Therefore, if you are going to convert spreadsheet or other non-database data to dBase (or similar) format for exchange with other software, you need to learn how to avoid such problems.  For Excel, good results are obtained with the following procedure.  The steps are designed to provide as many hints as possible to Excel about the nature of the data you will convert.

Recipe for using Excel to create dBase files

  1. Reorder the data rows if necessary so that the first one has valid, non-blank values in all fields.  If there is no such record, create a "fake" first record and fill it with valid non-blank values.  You can delete it after the conversion has occurred.

  2. Format each numeric and date column explicitly.  Make sure the entire column is formatted, not just part of it.  Specify the number of decimal places you want.

  3. Widen all columns to contain all the data in them.  One way is to increase the font to 14 points and auto-size all columns.  This seems to work well.  You can increase column widths beyond this minimum to accommodate future values that might be even longer in width.

  4. Type short meaningful field names in the single header row.  Remember, the dBase format limits you to 10 characters.

  5. Delete any blank rows placed in the spreadsheet merely for formatting purposes.

  6. Check that all values in all numeric columns really are numbers.  Fix any errors.

  7. Remove any hidden rows or columns within the data.  (Excel will not export data in hidden rows or columns, anyway, so unhide any data you want to export.)

  8. Verify that there is no named array called "Database."  If there is, remove it or set it equal to the array of data (including the header row) you want to save in dBase format.

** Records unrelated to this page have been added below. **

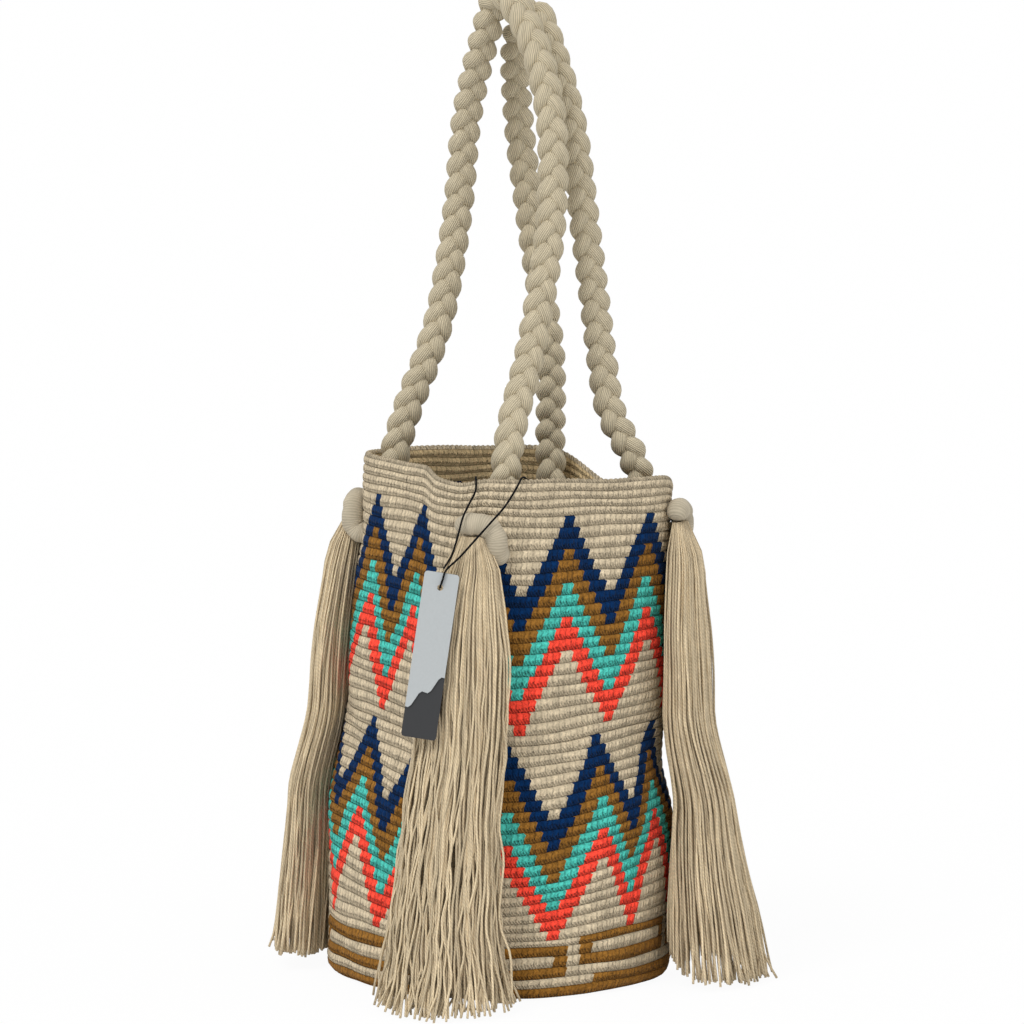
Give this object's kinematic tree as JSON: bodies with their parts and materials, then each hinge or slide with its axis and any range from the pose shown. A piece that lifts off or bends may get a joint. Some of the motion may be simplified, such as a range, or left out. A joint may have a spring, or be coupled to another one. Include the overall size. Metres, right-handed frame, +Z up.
{
  "type": "bucket tote bag",
  "caption": "Round-based crocheted bucket tote with zigzag bands, braided carrying handles, knotted corners with long yarn tassels, and a blank hang tag.",
  "frame": {"origin": "centre of the round base, on the surface that the bag stands on", "axes": "+Z up from the base to the handles, +X along the span of the handles, -Y towards the front handle"},
  "size_m": [0.257, 0.2567, 0.5776],
  "materials": {
    "crochet": "matt cotton crochet",
    "handle_yarn": "matt braided cotton cord",
    "tassel_yarn": "matt twisted cotton yarn",
    "grey_card": "smooth card",
    "black_card": "smooth card",
    "black_string": "thin waxed string"
  },
  "bodies": {
    "root": {"crochet_body": "crochet", "front_handle_strand_a": "handle_yarn", "front_handle_strand_b": "handle_yarn", "front_handle_strand_c": "handle_yarn", "rear_handle_strand_a": "handle_yarn", "rear_handle_strand_b": "handle_yarn", "rear_handle_strand_c": "handle_yarn", "knot_left": "handle_yarn", "knot_front": "handle_yarn", "knot_right": "handle_yarn", "knot_rear": "handle_yarn", "tassel_left": "tassel_yarn", "tassel_front": "tassel_yarn", "tassel_right": "tassel_yarn", "tassel_rear": "tassel_yarn", "tag_back_card": "black_card", "tag_front_card": "grey_card", "tag_string": "black_string"}
  },
  "joints": []
}
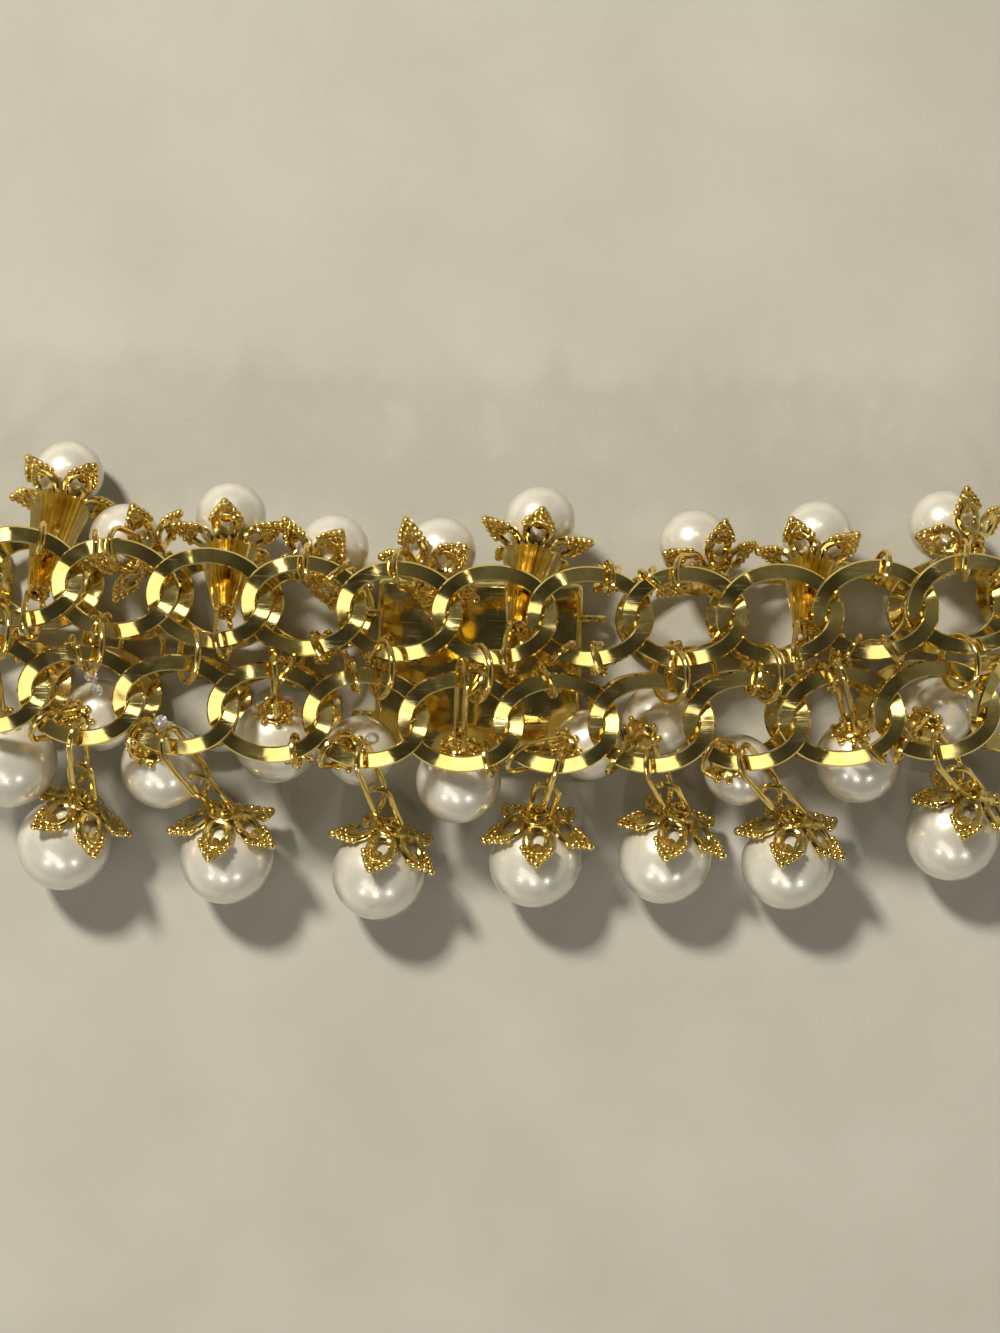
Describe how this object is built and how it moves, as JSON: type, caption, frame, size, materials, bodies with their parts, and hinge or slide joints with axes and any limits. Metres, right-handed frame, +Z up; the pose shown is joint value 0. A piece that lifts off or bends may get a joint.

  9. Save the spreadsheet at this point in its native Excel format.  This preserves everything you see, including all formatting, giving you a point you can return to if the next steps reveal errors.

  10. Convert the spreadsheet to dBase format using Excel's save as command.  dBase III and IV formats are compatible with ArcView.

  11. Close the spreadsheet immediately.  (Minimizing does not work: it has to be closed.)  Now open the .dbf version you just created.

  12. Check the results carefully.  If they are unacceptable, close the .dbf version and reopen the Excel version.  Fix the problem(s) and resume at step 9.

  13. Clean up: if the results are ok, delete your initial "fake" record if you used one and re-save the file in dBase format.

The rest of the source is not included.